Play Iteratees are an elegant & powerful way to handle streams reactively, and I’ve actually always understood them like UNIX pipes, you have the same reactive code style: linearized declarative way of handling streams.

Bash:

cat words.txt | grep $word > result.txt

Scala:

Enumerator.fromFile("words.txt") &>   
  splitByNl &> // split a stream of Array[Byte] into stream of String (not impl here)  
  Enumeratee.filter(_.containsSlice(word))  |>>>   
  fileWriter // consume the steam while storing in a file (not impl here)

or if you prefer the “without symbol” version:

Enumerator.fromFile("words.txt").  
  through splitByNl.  
  through Enumeratee.filter(_.containsSlice(word)).  
  run fileWriter

However, It’s biased to say Iteratees are only UNIX pipes, they are more than that, but I’m not going to extend on that subject, they are at least statically typed and safe (it’s more than just a stream of bytes, see this article).

So if Iteratees are at least UNIX pipes, why can’t we use Unix pipes from iteratees?

PlayCLI provides a bridge to use scala.sys.Process with play-iteratees.

More about PlayCLI

(this is a copy of the API documentation)

Overview

Depending on your needs, you can Enumerate / Pipe / Consume an UNIX command:

CLI.enumerate is a way to create a stream from a command which generates output
(it creates an Enumerator[Array[Byte]] )

CLI.pipe is a way to pipe a command which consumes input and generates output
(it creates an Enumeratee[Array[Byte],Array[Byte]])

CLI.consume creates a process which consumes a stream – useful for side effect commands
(it creates an Iteratee[Array[Byte],Int])

Examples

import playcli._  
import scala.sys.process._  

// Some CLI use cases  
val tail = CLI.enumerate("tail -f /var/log/nginx/access.log")  
val grep = (word: String) => CLI.pipe(Seq("grep", word))  
val ffmpeg = CLI.pipe("ffmpeg -i pipe:0 ... pipe:1") // video processing  
val convert = CLI.pipe("convert - -colors 64 png:-") // color quantization  

// Some usage examples  
val sharedTail = Concurrent.broadcast(tail)  
Ok.stream(sharedTail).withHeaders(CONTENT_TYPE -> "text/plain") // Play framework  

val searchResult: Enumerator[String] = dictionaryEnumerator &> grep("able") &> aStringChunker  

Ok.stream(Enumerator.fromFile("image.jpg") &> convert).withHeaders(CONTENT_TYPE -> "image/png")  
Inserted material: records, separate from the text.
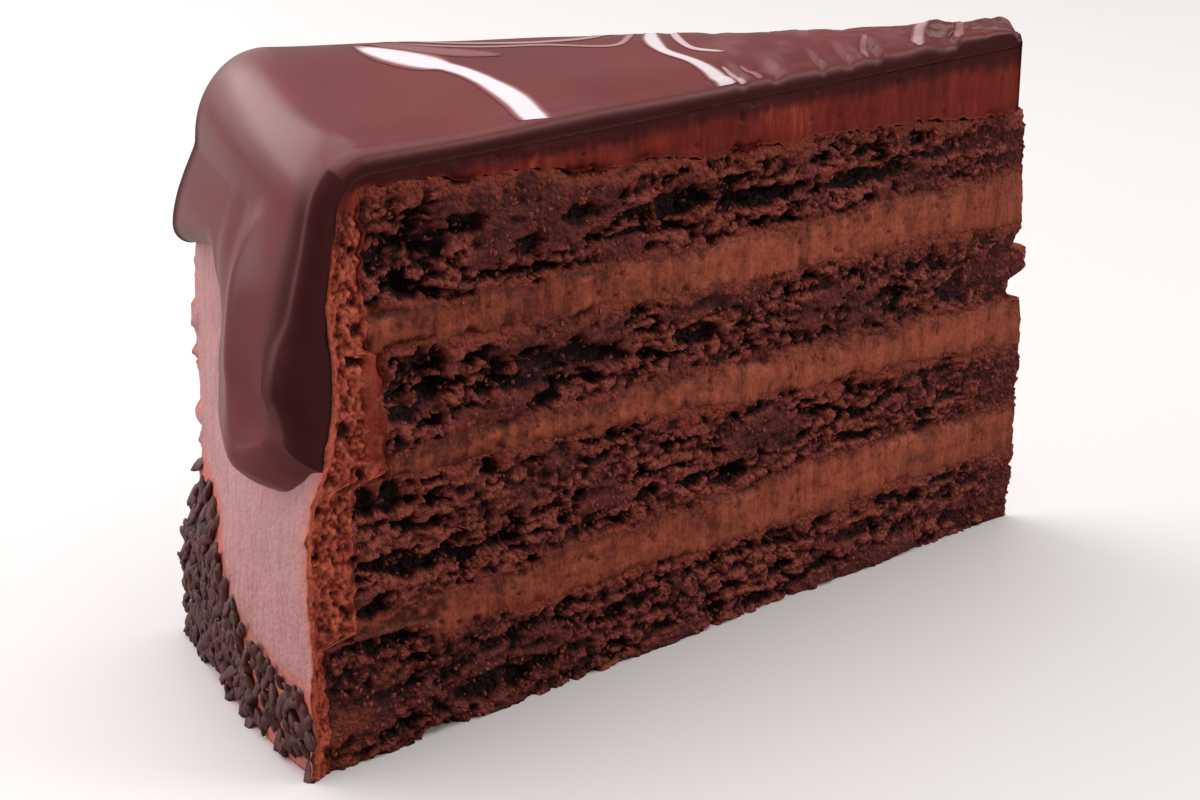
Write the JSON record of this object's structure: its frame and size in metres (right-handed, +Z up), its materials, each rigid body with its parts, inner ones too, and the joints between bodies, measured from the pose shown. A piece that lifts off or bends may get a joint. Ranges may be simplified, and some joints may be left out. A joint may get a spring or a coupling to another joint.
{
  "type": "chocolate layer cake slice",
  "caption": "Upright wedge of chocolate layer cake: sponges and fillings, a frosting coat, a poured glaze with a thick drip at the rim, and chocolate flakes on the rim's foot.",
  "frame": {"origin": "middle of the footprint's bounding box, at the board", "axes": "+X from the rim towards the tip of the slice, +Y towards the cut that the picture hides, +Z up"},
  "size_m": [0.1338, 0.0504, 0.0845],
  "materials": {
    "sponge": "torn dark chocolate sponge",
    "filling": "soft chocolate buttercream, smeared by the knife",
    "frosting": "milk chocolate frosting with dark flakes on its foot",
    "glaze": "satin poured chocolate glaze with white swirls"
  },
  "bodies": {
    "root": {"sponge_1": "sponge", "filling_1": "filling", "sponge_2": "sponge", "filling_2": "filling", "sponge_3": "sponge", "filling_3": "filling", "sponge_4": "sponge", "coat": "frosting", "glaze": "glaze"}
  },
  "joints": []
}
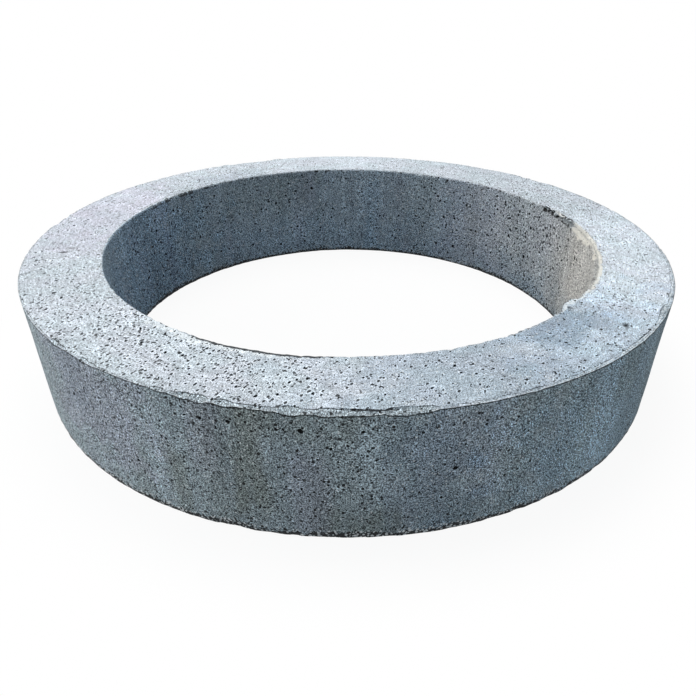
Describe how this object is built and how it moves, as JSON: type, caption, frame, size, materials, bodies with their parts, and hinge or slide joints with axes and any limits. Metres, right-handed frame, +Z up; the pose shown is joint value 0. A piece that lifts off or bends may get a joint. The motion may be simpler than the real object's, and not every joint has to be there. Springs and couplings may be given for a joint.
{
  "type": "concrete manhole adjusting ring",
  "caption": "Flat precast concrete ring with a wide round bore, laid on top of a manhole to raise its cover frame to the level of the road.",
  "frame": {"origin": "centre of the ring's underside, on its axis", "axes": "+Z up along the ring's axis, from the underside to the top face; +X and +Y are any two square directions across the ring"},
  "size_m": [0.838, 0.838, 0.1524],
  "materials": {
    "cast_concrete": "dry cast grey concrete, matt, with small air pits"
  },
  "bodies": {
    "root": {"adjusting_ring": "cast_concrete"}
  },
  "joints": []
}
Enumerator.fromFile("video.avi") &> ffmpeg &> ...

Process

CLI uses scala.sys.process
and create a Process instance for each UNIX command.

A CLI process is terminates when:

CLI still waits for the Process to terminate by asking the exit code (via Process.exitCode()).
If the process is never ending during this phase, it will be killed when terminateTimeout is reached.
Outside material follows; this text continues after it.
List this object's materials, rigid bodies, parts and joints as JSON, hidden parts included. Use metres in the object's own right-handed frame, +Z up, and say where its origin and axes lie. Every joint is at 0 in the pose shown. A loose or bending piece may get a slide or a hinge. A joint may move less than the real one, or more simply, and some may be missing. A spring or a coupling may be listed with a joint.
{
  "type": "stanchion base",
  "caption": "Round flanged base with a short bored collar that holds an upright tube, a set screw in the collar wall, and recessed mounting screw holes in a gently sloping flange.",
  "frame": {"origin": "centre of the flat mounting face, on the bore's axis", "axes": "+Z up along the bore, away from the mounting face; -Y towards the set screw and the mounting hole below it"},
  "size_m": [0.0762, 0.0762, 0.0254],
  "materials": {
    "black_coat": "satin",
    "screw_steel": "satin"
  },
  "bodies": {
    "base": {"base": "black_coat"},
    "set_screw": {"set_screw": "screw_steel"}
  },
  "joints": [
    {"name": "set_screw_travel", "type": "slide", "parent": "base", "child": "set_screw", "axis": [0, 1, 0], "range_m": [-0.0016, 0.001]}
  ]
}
PS: Thanks to implicits, you can simply give a String or a Seq to the CLI.* functions a ProcessBuilder.

Mutability

enumerate and pipe are immutable, in other words, re-usable
(each result can be stored in a val and applied multiple times).
A new process is created for each re-use.
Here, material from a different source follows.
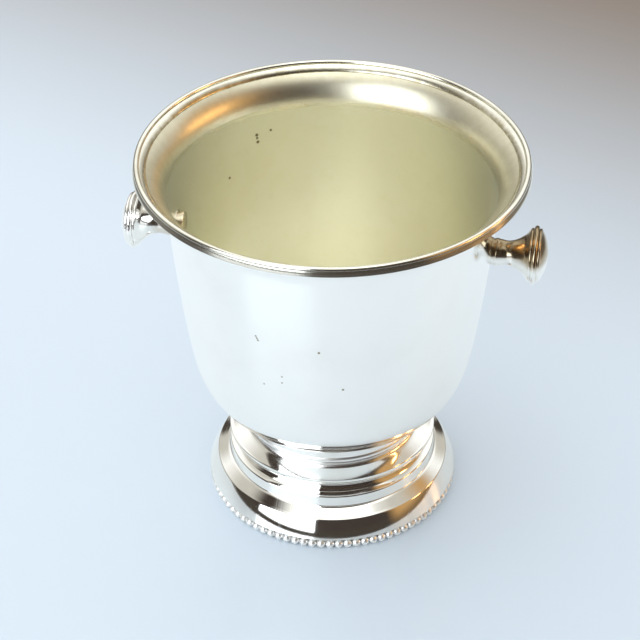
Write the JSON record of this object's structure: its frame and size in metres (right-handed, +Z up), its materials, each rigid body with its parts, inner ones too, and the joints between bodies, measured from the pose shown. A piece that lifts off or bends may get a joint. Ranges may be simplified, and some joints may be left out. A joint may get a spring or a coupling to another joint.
{
  "type": "ice bucket",
  "caption": "Footed silver-plated ice bucket with a rolled-out mouth, stepped pedestal foot with beaded border and turned side knobs.",
  "frame": {"origin": "centre of the circle the foot stands on, at table level", "axes": "+Z up along the bucket's own axis; the two knobs lie on X, and the front seen first is -Y"},
  "size_m": [0.1774, 0.16, 0.1645],
  "materials": {
    "bowl_silver": "silver plate, polished outside, satin and yellowed inside",
    "rim_silver": "silver plate, polished, tarnished in the inner corner",
    "foot_silver": "silver plate, mirror polish",
    "border_silver": "silver plate, worn high spots, darker between the lobes",
    "knob_silver": "silver plate, mirror polish, dark in the grooves",
    "bolt_metal": "plated steel, mottled and tarnished"
  },
  "bodies": {
    "root": {"bucket_shell": "bowl_silver", "rim_bead": "rim_silver", "neck_collar": "foot_silver", "foot_shell": "foot_silver", "foot_border": "border_silver", "knob_left": "knob_silver", "knob_right": "knob_silver", "washer_left": "bolt_metal", "washer_right": "bolt_metal", "bolt_left": "bolt_metal", "bolt_right": "bolt_metal"}
  },
  "joints": []
}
consume is mutable, it should not be used multiple times: it targets side effect command.

Logs

A “CLI” logger (logback) is used to log different information in different log levels:

  • ERROR would mean a CLI error (not used yet).
  • INFO used for the process’ stdout output of a CLI.consume.
  • DEBUG used for the process life cycle (process creation, process termination, exit code).
  • WARN used for the process’ stderr output.
  • TRACE used for low level information (IO read/write).

Conclusion

I’m eager to see what you guys can do with such an API, it enables a lot of possibility, I’m especially thinking about multimedia purposes (using powerful commands like: ImageMagick, ffmpeg, sox,…).